Most Americans think of Thanksgiving as a time to gather with family and friends and celebrate with a huge feast. If they have any idea of the origin of this national holiday, declared each year by presidential proclamation, it's probably confined to the idea that the Pilgrims were grateful for a good harvest in their new land and set aside a day to give thanks.
What they don't know is that things weren't always so good for the Pilgrims, who came to the New World from England to escape religious persecution. Their first winters after they landed at Plymouth Rock in 1620 and established the Plymouth Bay Colony were harsh. The weather was lousy and crop yields were poor. Half the Pilgrims died or returned to England.
Those who stayed in the New World went hungry. Despite their deep religious conviction, the colonists took to stealing from one another.
In the spring of 1623, following three grueling winters and widespread famine, Governor Bradford and the others "begane to thinke how they might raise as much corne as they could, and obtain a beter crope then they had done, that they might not still thus languish in miserie,'' Bradford relates in his History.
New World, Old Problem
One of the traditions the Pilgrims brought with them from England was something called "farming in common.'' The colonists pooled the fruits of their labor and rationed the harvest.
The idea that "ye taking away of propertie, and bringing them into comone wealth, would make them happy and flourishing'' was misplaced. Instead, "this comunitie was found to breed much confusion and discontent, and retard much employmet that would have been to their benefite and comforte.''
Young and able men resented working hard for other men and their families without compensation.
So after three winters of starvation, Bradford instituted a new policy when it came time to plant in the spring of 1623. He set aside a plot of land for each family, allowing each to "plant for his owne perticuler, and in that regard trust to them selves.''
Private Property
For the colonists, the results were nothing short of miraculous. The women now went willingly into the field, carrying their young children with them. Those who previously claimed to be too ill or weak to work, given an incentive, were eager to till their own plot of land.
Bradford writes of the new plan: "This had very good success; for it made all hands very industrious, so as much more corne was planted then other waise would have bene by any means ye Govr or any other could use, and saved him a great deall of trouble, and gave farr better contente.''
Yet it was no miracle. Without knowing it, Bradford and the Pilgrims discovered what Eastern Europe learned -- the hard way -- more than 350 years later: socialism doesn't work.

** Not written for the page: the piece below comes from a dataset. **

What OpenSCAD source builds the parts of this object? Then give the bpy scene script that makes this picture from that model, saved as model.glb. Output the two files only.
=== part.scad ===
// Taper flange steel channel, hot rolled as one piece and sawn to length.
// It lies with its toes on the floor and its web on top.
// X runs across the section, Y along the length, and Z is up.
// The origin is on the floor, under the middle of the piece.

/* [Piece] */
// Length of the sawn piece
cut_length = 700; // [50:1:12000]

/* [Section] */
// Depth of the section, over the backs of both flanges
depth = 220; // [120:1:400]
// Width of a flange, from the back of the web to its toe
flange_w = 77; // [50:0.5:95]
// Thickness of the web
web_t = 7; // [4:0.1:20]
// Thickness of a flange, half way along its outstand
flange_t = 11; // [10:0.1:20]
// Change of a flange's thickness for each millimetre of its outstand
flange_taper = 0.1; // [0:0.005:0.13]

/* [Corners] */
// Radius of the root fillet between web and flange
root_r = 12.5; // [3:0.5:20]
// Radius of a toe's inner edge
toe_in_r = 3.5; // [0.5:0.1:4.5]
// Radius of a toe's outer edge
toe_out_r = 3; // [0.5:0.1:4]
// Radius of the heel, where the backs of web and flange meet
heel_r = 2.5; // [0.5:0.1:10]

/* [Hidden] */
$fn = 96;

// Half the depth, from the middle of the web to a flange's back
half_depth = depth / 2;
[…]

Deprived of property rights and lacking economic incentives to work, produce and save, human beings behave in a predictable manner.
It was that way in 1620, and it's that way now.

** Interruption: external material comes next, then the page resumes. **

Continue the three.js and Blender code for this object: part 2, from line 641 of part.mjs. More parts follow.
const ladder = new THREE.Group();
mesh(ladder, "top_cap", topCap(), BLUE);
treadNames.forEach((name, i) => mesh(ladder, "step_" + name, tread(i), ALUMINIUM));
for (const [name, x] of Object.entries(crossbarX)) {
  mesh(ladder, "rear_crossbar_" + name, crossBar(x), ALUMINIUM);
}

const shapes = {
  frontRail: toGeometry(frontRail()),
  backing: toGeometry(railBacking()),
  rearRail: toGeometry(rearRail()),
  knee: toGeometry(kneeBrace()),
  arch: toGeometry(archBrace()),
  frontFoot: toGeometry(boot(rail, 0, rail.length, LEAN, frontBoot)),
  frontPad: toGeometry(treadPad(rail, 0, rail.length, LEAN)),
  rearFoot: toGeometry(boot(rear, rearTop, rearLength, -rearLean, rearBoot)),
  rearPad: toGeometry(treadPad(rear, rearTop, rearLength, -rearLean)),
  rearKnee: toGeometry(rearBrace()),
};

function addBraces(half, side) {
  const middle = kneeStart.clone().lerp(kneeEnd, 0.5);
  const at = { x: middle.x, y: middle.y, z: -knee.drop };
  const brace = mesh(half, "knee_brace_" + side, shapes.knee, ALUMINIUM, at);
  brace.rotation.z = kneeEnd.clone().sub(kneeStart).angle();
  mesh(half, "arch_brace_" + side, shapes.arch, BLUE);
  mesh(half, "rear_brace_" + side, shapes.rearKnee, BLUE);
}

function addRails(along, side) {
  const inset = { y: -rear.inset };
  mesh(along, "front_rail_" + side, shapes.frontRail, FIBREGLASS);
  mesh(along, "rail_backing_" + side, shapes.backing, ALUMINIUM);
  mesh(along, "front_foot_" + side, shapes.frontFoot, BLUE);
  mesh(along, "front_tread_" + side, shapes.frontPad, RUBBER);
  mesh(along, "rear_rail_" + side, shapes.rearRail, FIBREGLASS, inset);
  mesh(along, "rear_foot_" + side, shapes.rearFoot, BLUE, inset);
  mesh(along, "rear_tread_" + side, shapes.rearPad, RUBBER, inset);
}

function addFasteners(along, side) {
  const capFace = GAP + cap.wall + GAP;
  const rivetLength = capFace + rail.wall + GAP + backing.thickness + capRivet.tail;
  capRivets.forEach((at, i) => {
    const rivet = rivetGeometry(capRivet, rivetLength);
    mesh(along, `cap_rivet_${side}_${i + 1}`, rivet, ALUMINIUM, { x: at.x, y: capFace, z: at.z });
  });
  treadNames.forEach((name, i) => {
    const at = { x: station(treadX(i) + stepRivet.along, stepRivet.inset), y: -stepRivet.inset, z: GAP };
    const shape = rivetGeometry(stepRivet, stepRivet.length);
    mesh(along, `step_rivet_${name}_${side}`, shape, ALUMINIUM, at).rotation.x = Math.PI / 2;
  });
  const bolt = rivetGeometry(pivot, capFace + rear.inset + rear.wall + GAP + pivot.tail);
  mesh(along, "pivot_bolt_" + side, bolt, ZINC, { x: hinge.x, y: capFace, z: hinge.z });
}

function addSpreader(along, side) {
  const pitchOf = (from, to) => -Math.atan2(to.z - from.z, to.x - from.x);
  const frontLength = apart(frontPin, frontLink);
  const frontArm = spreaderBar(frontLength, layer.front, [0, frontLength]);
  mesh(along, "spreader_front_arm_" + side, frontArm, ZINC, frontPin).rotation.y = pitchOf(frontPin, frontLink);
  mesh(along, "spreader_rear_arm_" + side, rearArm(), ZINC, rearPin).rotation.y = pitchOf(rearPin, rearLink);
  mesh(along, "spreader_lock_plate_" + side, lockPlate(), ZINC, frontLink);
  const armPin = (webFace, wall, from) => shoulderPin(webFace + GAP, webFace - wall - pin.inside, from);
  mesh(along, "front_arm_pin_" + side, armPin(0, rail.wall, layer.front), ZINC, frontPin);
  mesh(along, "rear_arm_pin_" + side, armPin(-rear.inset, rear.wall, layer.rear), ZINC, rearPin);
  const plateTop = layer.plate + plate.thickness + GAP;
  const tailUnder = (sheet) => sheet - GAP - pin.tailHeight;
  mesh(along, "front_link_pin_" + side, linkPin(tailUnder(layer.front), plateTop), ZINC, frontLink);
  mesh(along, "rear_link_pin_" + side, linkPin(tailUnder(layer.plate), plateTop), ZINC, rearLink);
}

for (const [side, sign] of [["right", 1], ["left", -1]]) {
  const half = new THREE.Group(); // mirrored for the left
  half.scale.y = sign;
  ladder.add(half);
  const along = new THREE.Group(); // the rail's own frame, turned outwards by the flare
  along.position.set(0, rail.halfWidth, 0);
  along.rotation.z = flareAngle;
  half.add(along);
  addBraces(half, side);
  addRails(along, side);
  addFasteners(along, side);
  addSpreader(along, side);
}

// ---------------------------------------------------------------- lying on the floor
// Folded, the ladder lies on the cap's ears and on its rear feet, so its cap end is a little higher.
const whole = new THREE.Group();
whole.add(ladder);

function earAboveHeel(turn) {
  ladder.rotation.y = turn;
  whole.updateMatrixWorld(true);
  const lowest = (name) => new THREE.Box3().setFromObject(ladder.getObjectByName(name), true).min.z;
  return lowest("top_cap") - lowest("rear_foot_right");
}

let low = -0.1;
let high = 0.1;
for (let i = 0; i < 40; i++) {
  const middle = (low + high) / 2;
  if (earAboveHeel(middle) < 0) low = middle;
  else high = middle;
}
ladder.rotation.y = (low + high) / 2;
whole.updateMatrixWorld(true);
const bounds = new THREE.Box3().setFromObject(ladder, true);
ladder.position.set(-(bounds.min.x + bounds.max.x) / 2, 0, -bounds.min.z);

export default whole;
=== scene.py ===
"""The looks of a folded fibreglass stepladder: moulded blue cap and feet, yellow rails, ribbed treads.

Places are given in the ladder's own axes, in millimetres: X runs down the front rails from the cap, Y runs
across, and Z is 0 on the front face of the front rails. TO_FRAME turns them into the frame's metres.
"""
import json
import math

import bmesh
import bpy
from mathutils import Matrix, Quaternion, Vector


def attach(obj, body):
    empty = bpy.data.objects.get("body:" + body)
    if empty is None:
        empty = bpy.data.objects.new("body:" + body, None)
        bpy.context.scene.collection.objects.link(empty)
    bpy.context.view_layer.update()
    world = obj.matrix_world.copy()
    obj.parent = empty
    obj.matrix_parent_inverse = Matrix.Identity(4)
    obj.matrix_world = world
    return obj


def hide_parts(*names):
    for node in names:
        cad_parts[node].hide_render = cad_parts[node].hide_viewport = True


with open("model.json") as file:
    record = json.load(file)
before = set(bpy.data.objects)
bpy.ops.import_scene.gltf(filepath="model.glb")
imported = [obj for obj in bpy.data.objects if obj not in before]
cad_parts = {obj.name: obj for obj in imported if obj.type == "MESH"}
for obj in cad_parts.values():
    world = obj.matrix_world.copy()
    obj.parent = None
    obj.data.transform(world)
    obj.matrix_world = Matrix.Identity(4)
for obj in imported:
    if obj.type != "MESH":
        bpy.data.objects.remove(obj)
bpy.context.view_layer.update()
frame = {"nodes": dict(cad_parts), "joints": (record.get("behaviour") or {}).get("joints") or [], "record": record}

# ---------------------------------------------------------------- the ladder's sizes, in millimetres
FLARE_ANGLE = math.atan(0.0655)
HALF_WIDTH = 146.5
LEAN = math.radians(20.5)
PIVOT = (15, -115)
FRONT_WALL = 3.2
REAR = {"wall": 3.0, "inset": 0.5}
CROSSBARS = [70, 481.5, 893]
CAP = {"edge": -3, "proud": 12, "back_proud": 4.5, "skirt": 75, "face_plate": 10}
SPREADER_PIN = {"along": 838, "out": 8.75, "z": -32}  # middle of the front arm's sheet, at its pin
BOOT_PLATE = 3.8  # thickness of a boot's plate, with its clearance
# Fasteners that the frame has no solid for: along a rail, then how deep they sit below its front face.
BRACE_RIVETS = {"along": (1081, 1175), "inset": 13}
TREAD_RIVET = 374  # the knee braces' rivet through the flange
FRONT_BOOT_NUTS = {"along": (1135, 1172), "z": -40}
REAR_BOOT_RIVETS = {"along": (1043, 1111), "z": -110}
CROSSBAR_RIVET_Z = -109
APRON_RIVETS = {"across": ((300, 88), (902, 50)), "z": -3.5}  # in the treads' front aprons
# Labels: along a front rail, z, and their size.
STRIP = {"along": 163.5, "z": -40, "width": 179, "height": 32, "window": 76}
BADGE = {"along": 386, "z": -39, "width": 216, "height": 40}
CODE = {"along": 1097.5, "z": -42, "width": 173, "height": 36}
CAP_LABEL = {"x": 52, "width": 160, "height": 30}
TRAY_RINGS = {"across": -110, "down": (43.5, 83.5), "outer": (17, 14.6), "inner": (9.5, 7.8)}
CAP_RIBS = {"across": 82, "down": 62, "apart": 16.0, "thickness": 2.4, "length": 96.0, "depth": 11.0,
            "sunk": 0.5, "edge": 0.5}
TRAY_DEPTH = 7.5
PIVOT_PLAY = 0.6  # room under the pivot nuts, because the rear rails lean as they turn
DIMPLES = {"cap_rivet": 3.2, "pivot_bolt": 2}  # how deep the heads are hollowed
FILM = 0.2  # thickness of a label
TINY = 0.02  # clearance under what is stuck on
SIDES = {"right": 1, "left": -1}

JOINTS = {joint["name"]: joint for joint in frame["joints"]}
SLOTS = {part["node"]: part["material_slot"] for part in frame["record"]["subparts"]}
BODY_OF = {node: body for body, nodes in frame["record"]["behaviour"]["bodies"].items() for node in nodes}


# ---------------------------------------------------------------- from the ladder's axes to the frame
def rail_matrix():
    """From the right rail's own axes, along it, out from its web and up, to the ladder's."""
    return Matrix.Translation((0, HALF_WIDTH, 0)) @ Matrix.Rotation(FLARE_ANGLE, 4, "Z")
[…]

Allowing the Pilgrims to farm their own plot of land and reap the benefits produced a bountiful harvest in the fall of 1623. They set aside "a day of thanksgiving'' to thank God for their good fortune.
Incentives
From that day forth, "Any generall wante or famine hath not been amongst them since to this day,'' Bradford writes in an entry from 1647, the last year covered by his History.
Pretty soon, the colonists had more than enough food for their own needs and started to trade their surplus corn for other commodities, such as furs.
After three winters of famine, the Pilgrims viewed their times of plenty as a stroke of good fortune. Today we know fortune had nothing to do with it.
With the national debate currently focused on the merits of incentive-creating tax cuts, the story of the Pilgrims' hardships under a collectivist system and the seeming miracle of capitalism is worth acknowledging. On Thanksgiving, we give thanks for the system of government that allows our market economy to flourish.